Selanjutnya, keberadaan Basyarnas secara yuridis formal mempunyai legitimasi yang kuat di Indonesia. Terdapat dasar hukum yang memungkinkan lembaga lain di luar lembaga peradilan umum dapat menjadi wasit/hakim dalam penyelesaian sengketa para pihak. Walaupun, penyelenggaraan kekuasaan kehakiman pada dasarnya diserahkan pada badan peradilan yang (saat itu) berpedoman pada UU No. 14 Tahun 1970 tentang Ketentuan-Ketentuan Pokok Kehakiman. Meskipun dalam Pasal 3 ayat (2) UU tersebut dinyatakan bahwa hanya
badan peradilan negara yang menetapkan dan menegakan hukum di Indonesia. Akan tetapi, dalam penjelasan pasal itu membolehkan penyelesaian sengketa di luar pengadilan. Pada kalimat berikutnya, penjelasan Pasal 3 menyatakan bahwa penyelesaian perkara di luar pengadilan atas dasar perdamaian atau melalui wasit (arbitrase) tetap diperbolehkan. Hanyasaja, putusan arbitrase akan mempunyai
kekuatan eksekutorial (executoir) setelah didaftarkan di lembaga peradilan.24
Ketentuan Arbitrase sebagaimana dalam pasal 615 sampai dengan pasal 651 Reglemen Acara Perdata (Reglement op de Rechtvordering, Staatblaad 1847: 52), Pasal 377 Reglement Indonesia yang Diperbaharui ( Het Herziene Indonesich Reglement Staadblad 1941: 44), dan Reglement Acara untuk Daerah Luar Jawa
dan Madura (Reglement Buitengsewesten, staatsblad 1927: 227), dinyatakan sudah tidak berlaku sejak diterbitkannya Undang-Undang Nomor 30 Tahun 1999 Tentang Arbitrase dan Alternatif Penyelesaian Sengketa.25 Undang-Undang ini adalah aturan pokok bagi setiap lembaga arbitrase di indonesia, seperti Badan Arbitrase Nasional Indonesia (BANI), Badan Arbitrase Pasar Modal Indonesia (BAPMI) dan Badan Arbitrase Syariah Nasional (Basyarnas) sendiri.

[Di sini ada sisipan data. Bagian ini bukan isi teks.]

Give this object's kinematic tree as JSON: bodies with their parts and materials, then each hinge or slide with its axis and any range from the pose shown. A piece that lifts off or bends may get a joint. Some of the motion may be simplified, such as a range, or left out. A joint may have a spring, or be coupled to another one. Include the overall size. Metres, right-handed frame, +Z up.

Dengan demikian, aturan paling tepat yang mendasari pembentukan dan operasional Basyarnas adalah penjelasan UU Kekuasaan Kehakiman dan UU Arbitrase dan APS. Khusus yang terakhir, belakangan menimbulkan perdebatan setelah UU Nomor 3 tahun 2006 tentang Pengadilan Agama diterbitkan. Terdapat pakar yang mengemukakan pendapatnya dengan kesan mencukupkan aturan
yang dipakai Basyarnas sebatas aturan ini saja.26 Namun, di pihak lain menentang aturan yang tidak spesifik mengatur tentang Basyarnas,terutama mengenal operasional dan langkah lebih lanjut setelah klausa arbitrase dihasilkan, sehingga cenderung mendesak agar pengaturan spesifik mengenai Basyarnas secepatnya
diwujudkan dalam bentuk Undang-Undang. Alasannya, antara Basyarnas yang  menerapkan konsepsi syariah dalam menyelesaikan urusan yang berbasis syariah berbeda secara filosofis dengan aturan yang ada dalam Undang-Undang Arbitrase dan ADR yang tidak mengakomodir nilai filosofis tersebut secara sempurna.